SUNDAYS THERE AND HERE, THEN AND NOW

 

When I moved to the Middle East in the 1960s, one of the strongest adjustments I had to make was having Sunday on Friday. For Muslims, Sunday is an ordinary work day; Friday is their holy day. I experienced no day-off-like feelings or religious impulses on Friday. I did have those feelings on Sunday, even though all around me, it was business as usual. Two years in Iraq, Iran, and Jordan, and I never got used to their calendar.

As far back as I can remember, Sunday has always had a special feeling—whether I was working right through it or sleeping off a stupid college hangover or keeping the Sabbath in a traditional Christian way.

The Sunday feeling is a mix; a large measure of  restlessness, a same-size portion of calm, and smaller bits of inchoate desire and vague loneliness. When Sunday bedtime arrives, I’m both relieved and regretful. To some degree, it’s been this way my whole life. And I’m not especially unusual in this. There is a good deal of scholarship that holds ambivalence and contradictory feelings to be the most notable characteristic of Sundays. See, for example, Brian Harline’s Sundays.

I was reared in the church, and of course that has shaped my sense of Sunday and how I behave then.

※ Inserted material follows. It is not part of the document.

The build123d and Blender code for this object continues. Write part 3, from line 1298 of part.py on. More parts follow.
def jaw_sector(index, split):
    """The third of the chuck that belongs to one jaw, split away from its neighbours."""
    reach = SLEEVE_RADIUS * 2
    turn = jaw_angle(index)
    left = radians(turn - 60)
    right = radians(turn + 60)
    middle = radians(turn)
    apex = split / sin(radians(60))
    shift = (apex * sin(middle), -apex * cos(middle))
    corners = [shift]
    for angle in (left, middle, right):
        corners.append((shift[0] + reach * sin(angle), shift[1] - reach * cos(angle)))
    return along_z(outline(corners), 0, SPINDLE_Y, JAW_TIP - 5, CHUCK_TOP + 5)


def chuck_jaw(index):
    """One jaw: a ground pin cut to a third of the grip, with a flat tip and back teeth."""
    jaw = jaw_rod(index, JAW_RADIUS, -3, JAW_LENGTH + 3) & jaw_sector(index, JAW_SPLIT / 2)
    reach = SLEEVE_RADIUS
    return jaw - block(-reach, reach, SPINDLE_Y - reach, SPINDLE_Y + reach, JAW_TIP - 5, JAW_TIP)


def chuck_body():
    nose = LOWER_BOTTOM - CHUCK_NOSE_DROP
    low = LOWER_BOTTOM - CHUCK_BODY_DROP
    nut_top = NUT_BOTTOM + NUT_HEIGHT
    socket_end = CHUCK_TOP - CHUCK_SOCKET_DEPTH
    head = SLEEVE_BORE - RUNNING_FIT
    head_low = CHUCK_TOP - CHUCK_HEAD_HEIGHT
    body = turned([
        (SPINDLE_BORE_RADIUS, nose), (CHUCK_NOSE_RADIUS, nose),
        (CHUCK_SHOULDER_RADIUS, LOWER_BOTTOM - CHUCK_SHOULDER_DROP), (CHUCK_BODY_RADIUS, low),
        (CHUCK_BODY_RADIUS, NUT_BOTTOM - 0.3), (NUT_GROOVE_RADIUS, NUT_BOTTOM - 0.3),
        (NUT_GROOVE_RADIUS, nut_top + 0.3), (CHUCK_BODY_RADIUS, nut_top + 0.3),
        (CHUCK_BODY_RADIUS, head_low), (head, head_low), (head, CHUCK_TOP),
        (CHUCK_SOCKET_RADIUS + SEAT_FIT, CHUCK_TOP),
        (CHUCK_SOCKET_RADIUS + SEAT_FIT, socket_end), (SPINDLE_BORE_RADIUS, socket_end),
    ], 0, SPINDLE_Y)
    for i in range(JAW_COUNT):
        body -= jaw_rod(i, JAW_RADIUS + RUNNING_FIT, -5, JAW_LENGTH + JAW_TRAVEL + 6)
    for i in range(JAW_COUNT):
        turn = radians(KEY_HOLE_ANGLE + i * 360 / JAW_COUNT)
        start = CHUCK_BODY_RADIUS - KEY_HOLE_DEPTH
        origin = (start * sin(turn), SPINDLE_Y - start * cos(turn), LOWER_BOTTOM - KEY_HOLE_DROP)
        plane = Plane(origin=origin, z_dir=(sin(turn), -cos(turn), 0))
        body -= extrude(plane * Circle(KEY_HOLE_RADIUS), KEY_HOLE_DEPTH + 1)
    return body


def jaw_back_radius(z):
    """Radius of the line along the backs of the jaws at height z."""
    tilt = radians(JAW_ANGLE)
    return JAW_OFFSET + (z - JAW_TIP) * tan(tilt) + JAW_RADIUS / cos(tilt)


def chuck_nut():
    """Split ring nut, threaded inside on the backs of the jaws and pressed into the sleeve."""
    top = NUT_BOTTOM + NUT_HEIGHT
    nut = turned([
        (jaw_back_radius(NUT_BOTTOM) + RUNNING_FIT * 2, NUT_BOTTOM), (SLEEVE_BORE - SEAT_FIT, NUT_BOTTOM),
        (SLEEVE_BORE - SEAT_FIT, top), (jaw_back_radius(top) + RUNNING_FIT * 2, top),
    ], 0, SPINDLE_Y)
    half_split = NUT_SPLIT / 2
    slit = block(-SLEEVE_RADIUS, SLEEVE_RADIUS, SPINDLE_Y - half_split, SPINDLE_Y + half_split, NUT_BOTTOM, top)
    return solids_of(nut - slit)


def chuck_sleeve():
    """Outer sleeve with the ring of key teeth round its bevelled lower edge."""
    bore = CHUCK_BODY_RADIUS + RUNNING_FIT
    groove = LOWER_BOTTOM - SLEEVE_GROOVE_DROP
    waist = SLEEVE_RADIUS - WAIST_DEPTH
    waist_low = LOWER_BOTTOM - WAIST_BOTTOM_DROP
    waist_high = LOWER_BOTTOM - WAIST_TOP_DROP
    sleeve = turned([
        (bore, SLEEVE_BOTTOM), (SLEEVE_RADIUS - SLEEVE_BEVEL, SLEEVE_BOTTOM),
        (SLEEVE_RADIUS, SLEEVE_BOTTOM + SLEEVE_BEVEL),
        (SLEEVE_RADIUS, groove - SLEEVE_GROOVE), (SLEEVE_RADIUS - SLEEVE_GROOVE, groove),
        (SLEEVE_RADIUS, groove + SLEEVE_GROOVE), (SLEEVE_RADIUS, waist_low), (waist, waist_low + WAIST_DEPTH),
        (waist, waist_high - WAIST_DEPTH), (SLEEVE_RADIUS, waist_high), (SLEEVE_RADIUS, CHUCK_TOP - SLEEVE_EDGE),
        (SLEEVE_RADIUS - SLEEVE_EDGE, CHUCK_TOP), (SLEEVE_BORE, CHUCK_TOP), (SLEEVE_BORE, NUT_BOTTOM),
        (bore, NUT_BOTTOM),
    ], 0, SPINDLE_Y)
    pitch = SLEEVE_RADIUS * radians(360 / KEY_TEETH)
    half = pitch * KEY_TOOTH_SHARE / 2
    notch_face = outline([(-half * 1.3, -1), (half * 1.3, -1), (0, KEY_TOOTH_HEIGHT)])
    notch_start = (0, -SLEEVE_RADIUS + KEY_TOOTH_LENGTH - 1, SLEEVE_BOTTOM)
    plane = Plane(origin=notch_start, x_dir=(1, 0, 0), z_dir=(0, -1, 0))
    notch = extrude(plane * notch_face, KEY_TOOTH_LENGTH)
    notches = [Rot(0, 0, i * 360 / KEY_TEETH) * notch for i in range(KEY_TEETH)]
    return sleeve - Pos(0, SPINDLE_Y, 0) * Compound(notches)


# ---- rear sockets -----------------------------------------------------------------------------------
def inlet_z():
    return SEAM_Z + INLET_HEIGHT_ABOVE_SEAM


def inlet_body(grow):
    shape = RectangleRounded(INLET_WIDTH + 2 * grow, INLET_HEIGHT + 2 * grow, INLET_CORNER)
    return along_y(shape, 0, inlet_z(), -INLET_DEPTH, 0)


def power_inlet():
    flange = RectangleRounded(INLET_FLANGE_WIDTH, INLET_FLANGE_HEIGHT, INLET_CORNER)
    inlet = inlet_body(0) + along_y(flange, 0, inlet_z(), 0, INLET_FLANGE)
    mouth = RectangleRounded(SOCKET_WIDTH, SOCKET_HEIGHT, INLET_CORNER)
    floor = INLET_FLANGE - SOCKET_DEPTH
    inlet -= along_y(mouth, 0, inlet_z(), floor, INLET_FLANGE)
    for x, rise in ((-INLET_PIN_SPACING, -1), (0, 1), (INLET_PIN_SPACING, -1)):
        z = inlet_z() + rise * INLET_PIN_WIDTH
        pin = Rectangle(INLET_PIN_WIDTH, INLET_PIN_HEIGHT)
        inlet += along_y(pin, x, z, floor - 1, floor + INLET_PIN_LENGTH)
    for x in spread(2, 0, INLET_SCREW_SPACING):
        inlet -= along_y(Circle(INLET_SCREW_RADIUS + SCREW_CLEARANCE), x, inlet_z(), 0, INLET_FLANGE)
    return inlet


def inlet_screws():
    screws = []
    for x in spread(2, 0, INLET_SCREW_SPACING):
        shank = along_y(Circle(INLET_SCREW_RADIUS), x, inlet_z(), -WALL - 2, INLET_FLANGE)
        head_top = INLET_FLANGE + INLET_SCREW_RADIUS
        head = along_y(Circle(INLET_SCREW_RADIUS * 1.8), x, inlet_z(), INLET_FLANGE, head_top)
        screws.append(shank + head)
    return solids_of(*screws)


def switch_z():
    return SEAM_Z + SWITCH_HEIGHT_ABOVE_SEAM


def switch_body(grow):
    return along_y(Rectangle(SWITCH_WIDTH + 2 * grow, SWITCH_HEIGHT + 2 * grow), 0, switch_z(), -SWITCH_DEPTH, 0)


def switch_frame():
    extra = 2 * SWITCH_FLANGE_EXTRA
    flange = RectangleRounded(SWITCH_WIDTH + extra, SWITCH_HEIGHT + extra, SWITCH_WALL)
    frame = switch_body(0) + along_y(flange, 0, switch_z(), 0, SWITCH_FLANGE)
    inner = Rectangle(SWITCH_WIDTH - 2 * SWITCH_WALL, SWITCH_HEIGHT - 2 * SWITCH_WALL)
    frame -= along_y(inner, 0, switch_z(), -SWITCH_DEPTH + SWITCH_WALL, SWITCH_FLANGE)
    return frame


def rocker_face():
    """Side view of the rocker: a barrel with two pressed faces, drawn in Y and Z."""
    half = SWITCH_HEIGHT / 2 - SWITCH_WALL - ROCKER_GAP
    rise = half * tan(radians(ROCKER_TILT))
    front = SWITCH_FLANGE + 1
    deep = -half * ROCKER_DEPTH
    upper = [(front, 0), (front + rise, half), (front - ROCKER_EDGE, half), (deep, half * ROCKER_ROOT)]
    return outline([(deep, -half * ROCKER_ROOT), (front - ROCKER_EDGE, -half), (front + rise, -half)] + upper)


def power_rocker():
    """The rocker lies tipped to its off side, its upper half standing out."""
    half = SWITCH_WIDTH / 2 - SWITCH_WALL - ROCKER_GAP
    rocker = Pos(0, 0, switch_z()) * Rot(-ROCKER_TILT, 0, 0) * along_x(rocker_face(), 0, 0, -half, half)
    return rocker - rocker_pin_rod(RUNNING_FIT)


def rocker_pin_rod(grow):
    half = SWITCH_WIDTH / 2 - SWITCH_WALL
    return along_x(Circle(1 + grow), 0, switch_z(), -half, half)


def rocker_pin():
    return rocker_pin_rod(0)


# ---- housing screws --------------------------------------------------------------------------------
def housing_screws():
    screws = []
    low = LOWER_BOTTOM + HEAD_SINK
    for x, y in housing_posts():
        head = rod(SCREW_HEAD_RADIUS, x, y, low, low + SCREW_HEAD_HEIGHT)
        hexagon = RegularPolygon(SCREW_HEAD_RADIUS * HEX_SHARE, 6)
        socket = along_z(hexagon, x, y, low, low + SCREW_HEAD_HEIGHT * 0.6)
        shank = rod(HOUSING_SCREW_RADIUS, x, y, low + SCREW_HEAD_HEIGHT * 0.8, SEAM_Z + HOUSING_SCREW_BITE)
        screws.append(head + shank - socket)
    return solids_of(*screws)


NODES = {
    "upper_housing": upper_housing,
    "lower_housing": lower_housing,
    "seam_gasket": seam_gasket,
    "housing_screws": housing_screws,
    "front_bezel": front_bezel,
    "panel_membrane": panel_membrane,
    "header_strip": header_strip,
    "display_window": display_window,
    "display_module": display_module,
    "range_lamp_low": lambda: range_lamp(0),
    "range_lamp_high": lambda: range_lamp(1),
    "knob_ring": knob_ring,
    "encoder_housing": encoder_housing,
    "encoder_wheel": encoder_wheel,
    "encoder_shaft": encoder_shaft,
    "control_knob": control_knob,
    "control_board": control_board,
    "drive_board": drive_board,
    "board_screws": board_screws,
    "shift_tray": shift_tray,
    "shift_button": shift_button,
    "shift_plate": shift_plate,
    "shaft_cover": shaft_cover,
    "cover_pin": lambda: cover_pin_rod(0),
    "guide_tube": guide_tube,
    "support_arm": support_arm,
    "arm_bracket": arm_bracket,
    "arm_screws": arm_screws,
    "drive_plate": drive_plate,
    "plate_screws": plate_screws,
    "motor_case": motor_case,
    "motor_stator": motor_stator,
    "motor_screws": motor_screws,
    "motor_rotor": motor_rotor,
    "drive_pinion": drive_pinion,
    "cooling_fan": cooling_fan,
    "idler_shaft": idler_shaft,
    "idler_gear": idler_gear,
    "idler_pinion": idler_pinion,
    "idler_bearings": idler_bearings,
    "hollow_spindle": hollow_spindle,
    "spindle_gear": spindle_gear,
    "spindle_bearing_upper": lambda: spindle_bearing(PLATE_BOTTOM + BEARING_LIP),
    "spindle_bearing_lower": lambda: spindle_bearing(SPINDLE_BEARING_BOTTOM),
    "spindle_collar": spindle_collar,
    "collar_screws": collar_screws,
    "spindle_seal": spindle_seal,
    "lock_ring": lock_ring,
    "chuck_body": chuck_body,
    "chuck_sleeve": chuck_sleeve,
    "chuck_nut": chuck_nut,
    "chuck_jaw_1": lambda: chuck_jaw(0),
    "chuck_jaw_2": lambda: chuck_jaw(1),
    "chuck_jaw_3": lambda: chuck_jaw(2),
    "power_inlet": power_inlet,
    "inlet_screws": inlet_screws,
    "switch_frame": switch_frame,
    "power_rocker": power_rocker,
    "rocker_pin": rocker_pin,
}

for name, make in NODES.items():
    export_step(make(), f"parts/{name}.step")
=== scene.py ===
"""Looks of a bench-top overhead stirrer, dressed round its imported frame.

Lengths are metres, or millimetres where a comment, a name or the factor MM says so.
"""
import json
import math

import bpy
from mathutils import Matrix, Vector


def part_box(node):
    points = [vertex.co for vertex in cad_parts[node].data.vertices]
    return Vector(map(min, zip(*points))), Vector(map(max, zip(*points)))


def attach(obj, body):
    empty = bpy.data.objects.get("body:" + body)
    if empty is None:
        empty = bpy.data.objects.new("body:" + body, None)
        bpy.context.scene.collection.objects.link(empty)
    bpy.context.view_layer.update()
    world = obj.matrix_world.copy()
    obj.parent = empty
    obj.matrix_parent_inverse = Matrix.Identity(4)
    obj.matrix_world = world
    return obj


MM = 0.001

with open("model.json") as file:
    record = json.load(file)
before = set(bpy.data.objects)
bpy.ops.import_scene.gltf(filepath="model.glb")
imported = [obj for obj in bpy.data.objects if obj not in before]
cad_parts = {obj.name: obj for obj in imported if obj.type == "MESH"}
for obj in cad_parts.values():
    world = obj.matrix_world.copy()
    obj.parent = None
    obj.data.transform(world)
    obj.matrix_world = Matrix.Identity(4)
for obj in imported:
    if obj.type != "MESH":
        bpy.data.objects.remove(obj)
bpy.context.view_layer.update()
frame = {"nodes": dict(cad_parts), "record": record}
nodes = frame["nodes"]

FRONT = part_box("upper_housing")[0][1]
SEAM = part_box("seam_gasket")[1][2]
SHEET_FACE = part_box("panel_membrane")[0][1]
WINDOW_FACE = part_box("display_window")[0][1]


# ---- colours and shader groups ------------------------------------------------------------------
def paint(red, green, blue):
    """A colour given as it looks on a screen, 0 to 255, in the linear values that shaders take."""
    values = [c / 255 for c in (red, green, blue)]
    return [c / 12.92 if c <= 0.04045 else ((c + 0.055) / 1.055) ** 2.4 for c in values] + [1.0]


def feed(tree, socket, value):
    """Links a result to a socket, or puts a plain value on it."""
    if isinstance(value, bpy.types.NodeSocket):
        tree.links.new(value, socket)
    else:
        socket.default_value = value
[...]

The Sundays of my childhood followed the Bible-Belt Protestant script. Some of it I liked a lot; some of it, not much. But all in all, from my septuagenarian vantage point today, I’m grateful without reservation for the stability of that way of living. There’s much to be said for knowing what to expect (especially if you’re a child), even if you have reservations about the content of the practice.

In my family, we’d start the day with a slower, bigger breakfast than usual. It often included biscuits, sometimes pork chops—neither of which ever appeared on a weekday. There was no “hurry up, you’re going to be late to school,” and my dad would be present.

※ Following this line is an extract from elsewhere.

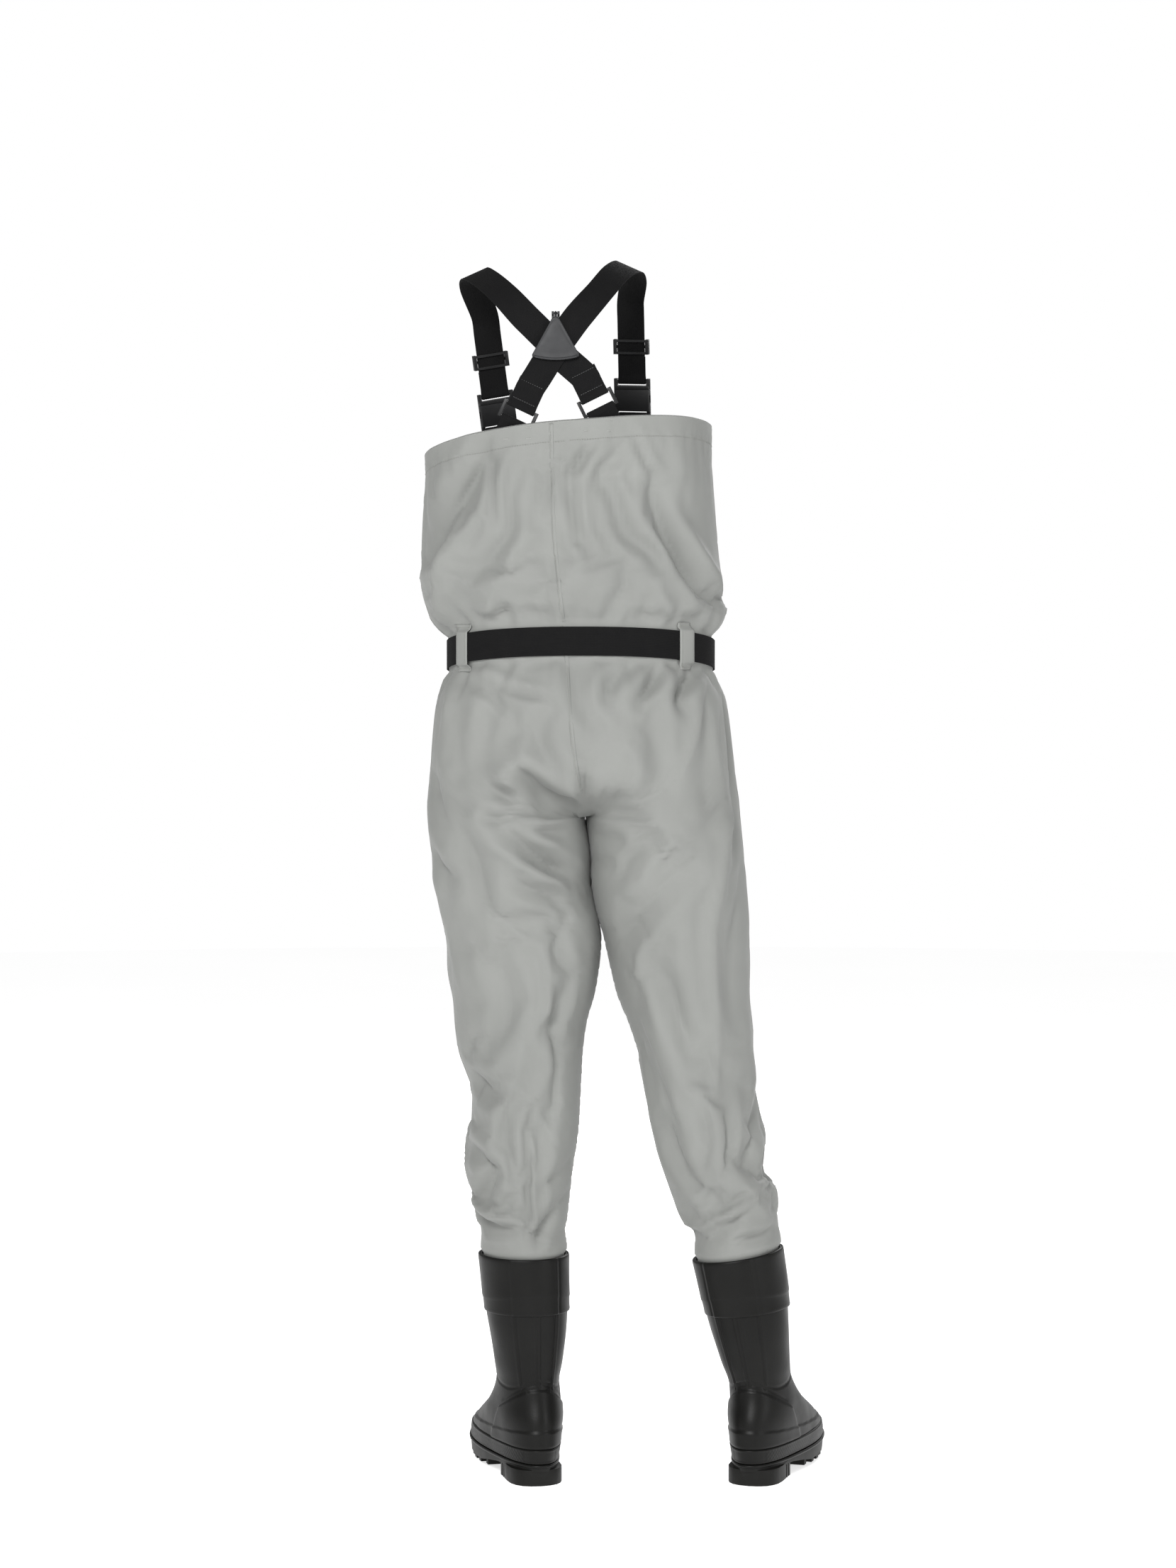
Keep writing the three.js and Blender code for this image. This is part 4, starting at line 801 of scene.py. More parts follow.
class Garment:
    """The fabric as one net of quads. ids[side, face] holds the points of a panel, row by column."""

    def __init__(self):
        self.levels = garment_levels()
        self.crotch_row = int(np.argmin(np.abs(self.levels - CROTCH)))
        rows, columns = len(self.levels), COLUMNS + 1
        self.u = np.linspace(0, 1, columns)
        self.ids = {(s, f): np.full((rows, columns), -1) for s in (1, -1) for f in (1, -1)}
        self.count = 0
        self.share_edges(rows)
        total = np.zeros((self.count, 3))
        self.nominal = np.zeros(self.count)
        weight = np.zeros(self.count)
        self.side, self.face = np.zeros(self.count), np.zeros(self.count)
        for (side, face), ids in self.ids.items():
            u, level = np.meshgrid(self.u, self.levels)
            points = skin(side, face, u, row_height(side, face, u, level))
            np.add.at(total, ids, points)
            np.add.at(weight, ids, 1.0)
            self.nominal[ids] = level
            np.add.at(self.side, ids, side)
            np.add.at(self.face, ids, face)
        self.points = total / weight[:, None]
        self.side, self.face = self.side / weight, self.face / weight
        self.faces = self.make_faces()

    def take(self, number):
        start = self.count
        self.count += number
        return np.arange(start, self.count)

    def share_edges(self, rows):
        turn = self.crotch_row
        for side in (1, -1):
            outseam = self.take(rows)
            inseam = self.take(rows - turn - 1)
            for face in (1, -1):
                self.ids[side, face][:, 0] = outseam
                self.ids[side, face][turn + 1:, -1] = inseam
        crotch = self.take(1)[0]
        for face in (1, -1):
            centre = self.take(turn)
            for side in (1, -1):
                self.ids[side, face][:turn, -1] = centre
                self.ids[side, face][turn, -1] = crotch
        for ids in self.ids.values():
            ids[ids < 0] = self.take(int((ids < 0).sum()))

    def make_faces(self):
        quads = []
        for (side, face), ids in self.ids.items():
            a, b, c, d = ids[:-1, :-1], ids[1:, :-1], ids[1:, 1:], ids[:-1, 1:]
            quad = np.stack([a, b, c, d] if side * face > 0 else [a, d, c, b], axis=-1)
            quads.append(quad.reshape(-1, 4))
        return np.vstack(quads)

    def normals(self):
        p = self.points[self.faces]
        face_normal = np.cross(p[:, 2] - p[:, 0], p[:, 3] - p[:, 1])
        total = np.zeros_like(self.points)
        for k in range(4):
            np.add.at(total, self.faces[:, k], face_normal)
        return unit(total)

    def push(self, distance, normals=None):
        normals = self.normals() if normals is None else normals
        self.points = self.points + normals * distance[:, None]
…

Then we’d dress in our Sunday best, including, when flowers were in bloom, small corsages for the ladies and boutonnieres for men and boys. At church I liked the hymn singing, didn’t care much for the windy extemporaneous prayers, understood little of what the preacher was going on about, was open to the Sunday school lessons. Without fail, I was reassured by a sense of community.

The mid-day meal was a celebration, and by some mysterious process it was almost ready to serve as soon as we got home from church. I doubt it was nearly so agreeable as I recall, but among the recurring events of my childhood, none were happier than Sunday dinner. Most often, it consisted of pot roast with potatoes and carrots, a salad of iceberg lettuce sprinkled with blue cheese, and many, many glasses of sweet iced tea. It’s clear that fancy cuisine was not what made the meal special. I don’t know exactly what did. I suppose it was a combination of things.

It was fundamentally ceremonial, and though at the time I wasn’t aware it was a ceremony, I’m pretty sure I liked that about it. Probably everyone likes ceremonies, if they are happy ones, and Sunday dinner at my house always was. We were dressed up. We stayed at the table longer than usual. We used the good dishes and silver. The whole family and maybe a visiting relative or friend were present. Those things never happened on a weekday.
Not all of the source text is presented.